The case landed in court after the Illinois State Board of Elections dismissed the challenge due to lack of jurisdiction. A retired Republican judge who was hired by the panel to hear evidence in the case concluded that Trump engaged in insurrection – but that only courts, and not the board, had the power to remove him from the ballot.

The GOP primary in delegate-rich Illinois is on March 19. Ballots have been printed and early voting is already underway. The surprise court ruling this week throws into question whether votes cast for Trump will be counted.

Porter issued her decision Wednesday night and paused the decision for two days, so Trump could appeal. Notably, she did not initially pause the ruling beyond that window. Trump’s lawyers asked her on Thursday to extend the pause until all of their potential appeals are exhausted in Illinois courts – and she granted their request.

“Staying the judgment until the Illinois appellate courts finally decide this case would reduce the great risk of voter confusion and logistical difficulties for election officials,” Trump’s lawyers wrote in the filing.

Porter said in her new order Thursday that her decision will be paused and that “the Illinois State Board of Elections shall continue to include Candidate Donald J. Trump on the ballot” until the appeal is “fully and finally resolved” in either Illinois state court or by the US Supreme Court.

Hanging over the Illinois dispute is the US Supreme Court, which heard arguments earlier this month on a related “insurrectionist ban” case from Colorado, where Trump was stripped from the ballot.
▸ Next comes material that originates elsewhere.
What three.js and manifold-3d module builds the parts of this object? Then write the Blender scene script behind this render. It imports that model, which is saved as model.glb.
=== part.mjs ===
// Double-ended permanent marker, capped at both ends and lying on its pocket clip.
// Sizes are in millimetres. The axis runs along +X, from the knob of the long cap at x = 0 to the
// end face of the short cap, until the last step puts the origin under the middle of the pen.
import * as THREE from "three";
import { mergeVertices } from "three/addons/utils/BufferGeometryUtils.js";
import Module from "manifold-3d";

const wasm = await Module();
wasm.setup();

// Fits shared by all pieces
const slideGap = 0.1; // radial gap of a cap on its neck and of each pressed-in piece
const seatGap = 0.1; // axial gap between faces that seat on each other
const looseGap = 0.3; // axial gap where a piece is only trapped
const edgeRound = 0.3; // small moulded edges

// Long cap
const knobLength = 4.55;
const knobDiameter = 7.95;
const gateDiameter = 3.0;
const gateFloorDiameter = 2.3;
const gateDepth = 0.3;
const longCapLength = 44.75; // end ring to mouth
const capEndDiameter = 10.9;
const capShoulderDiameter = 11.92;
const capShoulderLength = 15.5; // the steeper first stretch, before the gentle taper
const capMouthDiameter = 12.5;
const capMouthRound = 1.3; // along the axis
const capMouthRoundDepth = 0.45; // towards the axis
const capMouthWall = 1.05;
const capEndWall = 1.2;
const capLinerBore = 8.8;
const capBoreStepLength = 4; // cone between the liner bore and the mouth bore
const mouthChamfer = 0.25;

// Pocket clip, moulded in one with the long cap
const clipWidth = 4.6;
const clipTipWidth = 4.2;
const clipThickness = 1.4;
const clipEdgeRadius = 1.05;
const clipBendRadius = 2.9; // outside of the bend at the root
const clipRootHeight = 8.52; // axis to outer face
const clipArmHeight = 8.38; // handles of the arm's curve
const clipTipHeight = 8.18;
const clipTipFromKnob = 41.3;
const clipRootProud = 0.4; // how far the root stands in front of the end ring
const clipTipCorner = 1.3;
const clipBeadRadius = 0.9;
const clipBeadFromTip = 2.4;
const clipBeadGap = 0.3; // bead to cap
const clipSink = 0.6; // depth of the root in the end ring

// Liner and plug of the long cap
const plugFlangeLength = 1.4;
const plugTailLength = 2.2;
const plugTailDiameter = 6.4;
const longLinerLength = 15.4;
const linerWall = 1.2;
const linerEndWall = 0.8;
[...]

The justices seemed likely to reverse that decision, teeing up a potential conflict with the Illinois ruling.

The 14th Amendment, which was ratified after the Civil War, says US officials who take an oath to uphold the Constitution are disqualified from holding future office if they “engaged in insurrection” or have “given aid or comfort” to insurrectionists.

However, the Constitution does not spell out how to enforce the ban, and the vague phrasing has led to questions about whether it even applies to the presidency.

Illinois, Colorado and Maine are the only states so far to disqualify Trump.